要不是因為時間太晚,今天去參加訂婚宴,他有點累了,陳故看出來了他的疲憊——回來的路上他就在副駕駛上小睡了一下。
不然江眠是真的覺得自己今天可能有點危。
他不是說排斥這些事——雖然他的確對這種事也不熱衷,但在今天之前,如果陳故想,他大概會順水推舟的點頭。
只是今天之後,江眠有點頭皮發麻了。
他感覺有些事好像不像他想象的那樣。
而且還有一個問題,他到現在才慢半拍地反應過來。
兩個男人,要怎麽……
江眠陷入學術上的沉思。
這個問題實在是讓他太糾結,以至於有點抓心撓肺地想要知道答案。
所以江眠乾脆翻了個身,去枕頭邊摸自己的手機。
江眠還沒有打開,就想起自己的手機是開了睡眠模式的,要是他現在玩手機,明天陳故碰他手機的時候就能知道他晚上起來玩手機了,肯定會問他幹嘛了。

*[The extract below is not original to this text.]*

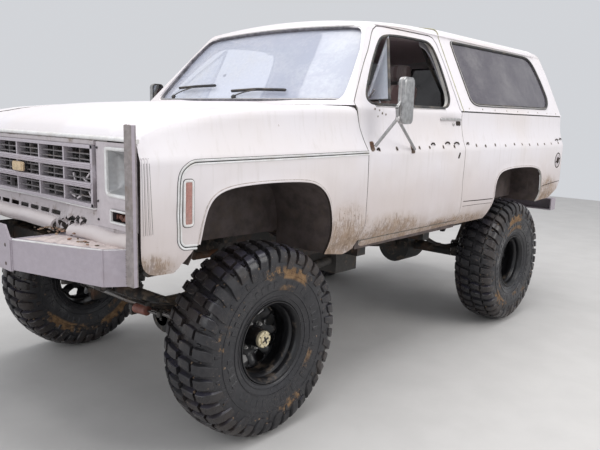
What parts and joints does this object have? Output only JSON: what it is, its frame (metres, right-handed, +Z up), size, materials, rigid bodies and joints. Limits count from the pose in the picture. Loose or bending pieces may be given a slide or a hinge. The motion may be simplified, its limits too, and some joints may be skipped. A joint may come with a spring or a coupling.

他不擅長說謊,要是說謊一定會被看穿,說實話又會被調戲……
江眠默然。
他忽然覺得隨陳故看他手機這事也不是那麽無所謂了。
江眠最終只能放棄探究學術,老老實實躺好閉上眼睛,讓自己不要再去想。
——
江眠是二月底開學,開學時江聊一還沒回來。
因為江眠要住宿舍,陳故為此哀怨了好久,但也沒有說什麽。
他很清楚江眠事業心有多重,也不願意因為自己影響了江眠的學習。
所以哪怕在江眠遲疑著說其實他也不是不可以申請校外宿舍,就是有點麻煩的時候,陳故抱著他,捏了一下他的鼻尖:“不用。”
他舍不得是真的,想到江眠要和人一間宿舍,哪怕是他親弟弟也會吃醋更是不假,可他對江眠的喜歡,也沒有半點雜色。
陳故的確在很多時候會把江眠視作自己的所有物,會說「我的眠眠」、「我的好學生」等等一些字眼,也會在江眠身上打上自己的標簽。
可他的佔有欲,是基於喜歡所誕生的。
他喜歡江眠,所以想把江眠佔為己有,所以會對出現在江眠身邊的任何人產生敵意,但同時,因為他喜歡江眠,所以他會希望江眠變得更好,所以他會想江眠能夠實現自己的夢想,達成自己的目標,做自己喜歡的事。
陳故往他嘴裡送了塊巧克力曲奇:“這樣你太辛苦。”
住校上課去圖書館什麽的,都會方便很多。